Il presidente Silvio Berlusconi vuole aumentare la sua popolarità. Arriva in una scuola elementare e spiega il suo piano di governo. Chiede nel frattempo che i bambini facciano delle domande. Il piccolo Pierino chiede la parola: "Ho tre domande: 1. Perché invece di occuparsi del popolo va ad escort? 2. Perché desidera attaccare la Costituzione senza motivo? 3. Lei non pensa che la Gelmini sia la peggior ministra dell'istruzione della storia?" In quel momento suona la campanella dell'intervallo e tutti gli alunni escono dall'aula. Al ritorno, Berlusconi invita nuovamente i bambini a fare delle domande e Giovannino gli chiede: "Presidente, ho cinque domande da farle: 1. Perché invece di occuparsi del popolo va ad escort? 2. Perché desidera attaccare la Costituzione senza motivo? 3. Lei non pensa che la Gelmini sia la peggior ministra dell'istruzione della storia? 4. Perché la campanella dell'intervallo ha suonato 20 minuti prima? 5. Dov'è Pierino?"
[Daniele Luttazzi spiega come distinguere la satira legittima da quella strumentale]
Il potere usa il ridicolo, il dileggio e lo sfottò per aumentare il conformismo generale. È una tecnica di oppressione. Il dileggio invita la massa a prendere le distanze dalla vittima e a partecipare del divertimento sadico del violento. Shakespeare attribuisce ai suoi cattivi (Iago, Shylock) questo humor crudele proprio per definire la loro immoralità: uno stratagemma narrativo che ritroviamo nel Joker di Batman, nelle gag da incubo di Freddy Kruger e nella comicità assassina di Hannibal Lecter. Il potere è sovraumano in quanto disumano. Ti illude che, unendoti a lui, diventerai predatore: ecco spiegati i sondaggi sulla popolarità del premier. E tu, non ridi alle sue barzellette? Un disagio del genere ha finalmente aperto gli occhi a Mentana. Conosco la sensazione. È come sniffare wasabi.

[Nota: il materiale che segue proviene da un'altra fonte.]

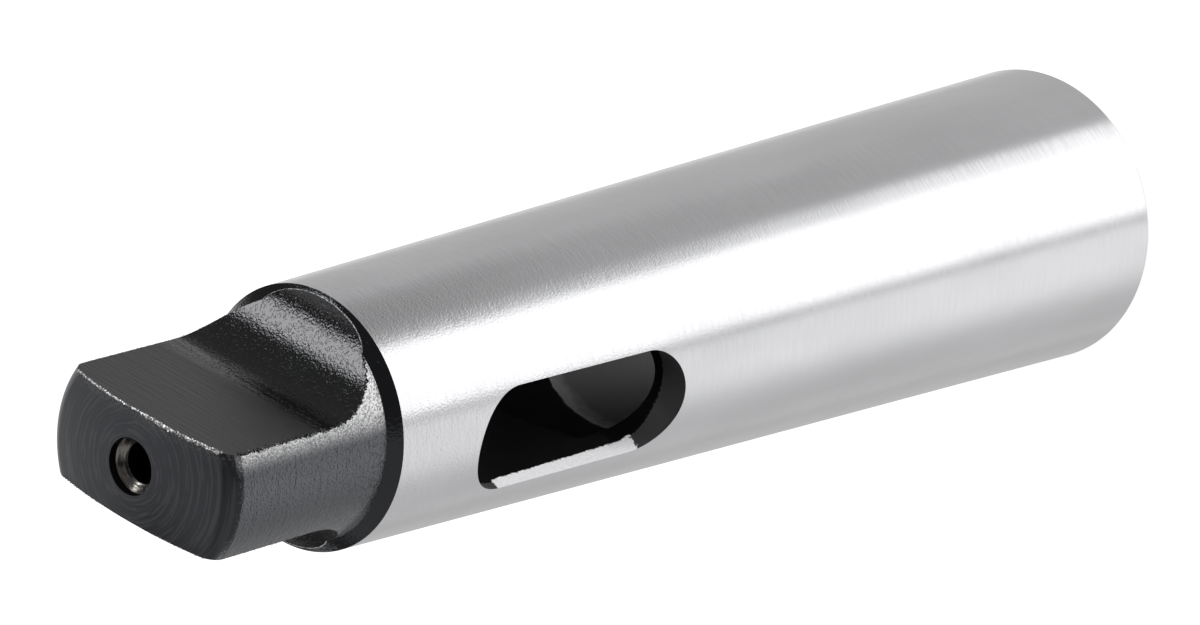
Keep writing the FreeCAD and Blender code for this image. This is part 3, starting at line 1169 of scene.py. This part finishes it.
# %% The centre hole
EDGE = 0.02                        # how soft the bare cone's ends are
PILOT_ENDS = (CENTRE_PILOT_RADIUS + 0.02, CENTRE_PILOT_RADIUS + 0.06)
RIPPLES_PER_MM = 3.5
SCORES = (0.35, 0.6)
DARK_SCORE, PALE_SCORE = (0.08, 0.075, 0.07, 1), (0.42, 0.40, 0.37, 1)
SCORE_HEIGHT = 0.05

finish = Finish(black_centre, IOR=BLACK_IOR)
ripples = finish.noise(finish.round_lines(finish.z, RIPPLES_PER_MM), detail=3.0)
scored = finish.mix(finish.step(ripples, *SCORES), DARK_SCORE, PALE_SCORE)
bare = finish.times(finish.step(finish.z, cone_start + EDGE, cone_start - EDGE),
                    finish.step(finish.radius, *PILOT_ENDS))
partly_bare(finish, bare, scored, bare_roughness=0.2, black_roughness=0.3)
finish.set(Normal=finish.bump(ripples, distance=SCORE_HEIGHT * MM))
print("the centre hole's finish has", len(black_centre.node_tree.nodes), "nodes")

# %% [markdown]
# The burrs are bare or black like the steel that they came from. Tarnish makes
# some shards darker or duller than others.

# %% The burrs' finishes
TARNISH_PER_MM = 2.0
TARNISHED = (0.3, 0.65)
BLACK_BURR_ROUGHNESS = (0.2, 0.4)

finish = Finish(bare_edge, Metallic=1.0)
tarnish = finish.noise(finish.place, TARNISH_PER_MM, detail=2.0)
finish.set(Base_Color=finish.mix(finish.step(tarnish, *TARNISHED), grey(0.40), grey(1.0)),
           Roughness=0.25)

finish = Finish(black_edge, Base_Color=BLACK, IOR=BLACK_IOR, Specular_Tint=FAINT_TINT)
tarnish = finish.noise(finish.place, TARNISH_PER_MM, detail=2.0)
finish.set(Roughness=finish.step(tarnish, *MOST_OF_NOISE, *BLACK_BURR_ROUGHNESS))
print("finishes that still wait for a recipe:", len(empty_finishes()))

# %% [markdown]
# ## The camera
#
# The sleeve stands upright here, and in the photograph it lies with its tang
# towards the lower left. So the camera looks down at it from the side and is
# rolled round its own line of sight. It has a long lens, because the sleeve's
# sides hardly run together.

# %% Aim the camera
AIM = Vector((1.77, 1.23, 72.04)) * MM
CAMERA_AZIMUTH = math.radians(-55.118)
CAMERA_ELEVATION = math.radians(47.422)
CAMERA_ROLL = math.radians(-105.467)
CAMERA_DISTANCE = 592.52 * MM
LENS = 174.82
SENSOR = 36.0
NEAREST, FARTHEST = 0.05, 20

back = Vector((math.cos(CAMERA_AZIMUTH) * math.cos(CAMERA_ELEVATION),
               math.sin(CAMERA_AZIMUTH) * math.cos(CAMERA_ELEVATION),
               math.sin(CAMERA_ELEVATION)))
camera = add_object("camera", bpy.data.cameras.new("camera"))
camera.data.lens, camera.data.sensor_width = LENS, SENSOR
camera.data.sensor_fit = "HORIZONTAL"
camera.data.clip_start, camera.data.clip_end = NEAREST, FARTHEST
camera.location = AIM + back * CAMERA_DISTANCE
camera.rotation_mode = "QUATERNION"
camera.rotation_quaternion = ((-back).to_track_quat("-Z", "Y")
                              @ Quaternion((0, 0, 1), CAMERA_ROLL))
bpy.context.scene.camera = camera
print("the camera stands at", [round(c / MM, 1) for c in camera.location], "mm")

# %% [markdown]
# ## The studio
#
# Bright steel shows what is round it, so the light is drawn as a room: a pale
# table below, wide soft boxes beside the camera, a narrow strip above, and dark
# between. A dark card is a box of negative light, as a photographer holds one
# up. Each box is a patch of the sky, given in degrees by the azimuths and the
# elevations that it fills, and by how softly each edge fades.

# %% Boxes of light
STUDIO = [
    # name, azimuths and their softness, elevations and their softness, strength
    ("table", (-400, 400), (1, 1), (-90, -37), (1, 6), 0.50),
    ("key box", (-77, -30), (5.5, 10), (-62, -31), (4, 3), 1.10),
    ("key box's wing, low", (-34, -2), (8, 5), (-90, -47.3), (1, 1.2), 1.08),
    ("key box's wing, high", (-34, -16.3), (8, 2.2), (-47.3, -35), (1.2, 3), 0.98),
    ("second box", (-132, -83.5), (22, 4.5), (-90, -37), (1, 6), 0.54),
    ("third box, west", (-400, -142), (1, 8), (-90, -37), (1, 6), 0.08),
    ("third box, east", (100, 136), (8, 6), (-90, -37), (1, 6), 0.22),
    ("dark card", (-10, 34), (6, 12), (-44.5, -30), (4, 4), -0.20),
    ("far corner", (20, 66), (8, 8), (-36, 20), (6, 6), 0.06),
    ("strip", (38, 74), (4, 4), (26, 54), (4, 4), 3.5),
    ("back wall, low", (97, 128), (6, 6), (-37, 12), (6, 6), 0.80),
    ("back wall, high", (95, 137), (6, 4), (12, 74), (6, 6), 0.39),
    ("back wall, top", (141, 170), (4, 8), (47, 74), (5, 6), 0.47),
    ("far side", (-400, -88), (1, 4), (-37, 70), (6, 8), 0.20),
    ("side window", (-58, -8), (4, 6), (-33, 28), (3, 5), 1.40),
    ("back window", (156, 400), (4, 1), (-31, -5), (3, 4), 0.80),
    ("west window", (-400, -153), (1, 5), (-31, -5), (3, 4), 0.80),
]
ROOM = 0.08

world = bpy.data.worlds.new("studio")
bpy.context.scene.world = world
world.use_nodes = True
world.node_tree.nodes.clear()
recipe = Recipe(world.node_tree)
direction = recipe.add("ShaderNodeTexCoord").outputs["Generated"]
parts = recipe.add("ShaderNodeSeparateXYZ", {"Vector": direction}).outputs
elevation = recipe.calc("DEGREES", recipe.calc("ARCSINE", parts["Z"]))
azimuth = recipe.calc("DEGREES", recipe.calc("ARCTAN2", parts["Y"], parts["X"]))
light = ROOM
for name, azimuths, azimuth_soft, elevations, elevation_soft, strength in STUDIO:
    for measure, (low, high), (low_soft, high_soft) in (
            (azimuth, azimuths, azimuth_soft), (elevation, elevations, elevation_soft)):
        rise = recipe.step(measure, low - low_soft, low + low_soft)
        fall = recipe.step(measure, high - high_soft, high + high_soft, 1.0, 0.0)
        strength = recipe.times(rise, fall, strength)
    light = recipe.plus(strength, light)
light = recipe.calc("MAXIMUM", light, 0.0)
background = recipe.add("ShaderNodeBackground", {"Strength": light, "Color": (1, 1, 1, 1)})
recipe.add("ShaderNodeOutputWorld", {"Surface": background.outputs[0]})
print("the studio has", len(STUDIO), "boxes of light")

# %% [markdown]
# ## The floor
#
# A plain pale floor. It glows a little, so that it comes out as the even white
# of a light table, and only a faint shadow shows where the sleeve stands. The
# reflections in the steel come from the studio's own table, so the floor is
# shown to the camera alone.

# %% Lay the floor
HALF_FLOOR = 3.0
PAPER = {"Base Color": (0.8, 0.8, 0.8, 1), "Roughness": 1.0, "Specular IOR Level": 0.0,
         "Emission Color": (1, 1, 1, 1), "Emission Strength": 0.88}

corners = [(-1, -1), (1, -1), (1, 1), (-1, 1)]
floor_mesh = bpy.data.meshes.new("floor")
floor_mesh.from_pydata([(x * HALF_FLOOR, y * HALF_FLOOR, 0) for x, y in corners],
                       [], [(0, 1, 2, 3)])
floor = add_object("floor", floor_mesh)
for ray in ("diffuse", "glossy", "transmission", "shadow"):
    setattr(floor, f"visible_{ray}", False)
paper = new_finish("pale_floor")
recipe = Recipe(paper.node_tree)
shader = recipe.add("ShaderNodeBsdfPrincipled", PAPER)
recipe.add("ShaderNodeOutputMaterial", {"Surface": shader.outputs[0]})
floor_mesh.materials.append(paper)

bpy.context.scene.view_settings.view_transform = "Standard"
print("the floor is", 2 * HALF_FLOOR, "m wide")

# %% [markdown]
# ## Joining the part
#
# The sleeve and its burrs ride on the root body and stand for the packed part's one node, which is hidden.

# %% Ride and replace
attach(sleeve, "root")
for piece in burrs:
    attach(piece, "root")
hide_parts("taper_sleeve")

L'umorismo è sospensione del sentimento e può arrivare fino al cinismo; ma se sei cinico a spese di una vittima e ne prendi in giro la sofferenza, fai umorismo fascistoide, cioè eserciti una violenza.
Il punto non è se una battuta fa ridere o meno. Si ride per il meccanismo comico e l'abilità consiste nell'imparare la tecnica migliore per scatenare il riflesso della risata; ma se questa abilità ti serve a veicolare un'idea razzista, sei un razzista.
Il meccanismo di questa gag [nazista] può farvi ridere (per riflesso), se però vi compiacete della risata che suscita in voi, siete nazisti.
Occorre fare attenzione perché la regressione culturale è già oltre il livello di guardia, specie qua in Italia. Se uno ride di quella gag dei Griffin, deve porsi una domanda: quanto la mia scala di valori, in questi anni, senza che neanche me ne accorgessi, si è corrotta?
... una società libera ammette tutte le idee, anche le più trasgressive, ma non può ammettere l'idea violenta (quella razzista o fascista o nazista). L'idea violenta è già stata giudicata dalla storia. È un'idea che, quando va al potere, cancella i diritti umani e la democrazia. La trasgressione culturale dei tabù e dei pregiudizi ( "ciò che ti offende in una società libera" ), che è legittima, non puoi paragonarla a un'idea violenta quale lo scherno della vittima. È un equivoco tragico, aggravato dal fatto di venir banalizzato da un cartone animato [i Griffin].
Qualunque battuta, su qualunque argomento cui uno è sensibile, provocherà disapprovazione e non riso. Il caso dello humor cinico o noir lo dimostra; ma, ripeto, non è questo il punto. Il punto è: se rido della violenza su una vittima reale; se mi compiaccio dello scherno su di lui; se, per dirla con la efficace sintesi di Andrea, la battuta si pone dalla parte del carnefice; la gag e la risata sono fascistoidi. E lo sono anche quando banalizzano l'atto del carnefice (scena dei Griffin).
Come si stabilisce da che parte sta la battuta? Nello stesso modo con cui è evidente che la battuta di Kraus è contro il nazismo e non a favore: quando la battuta si assume il carico del dolore, invece di banalizzarlo. La satira ha gli strumenti semantici per farlo. E lo fa.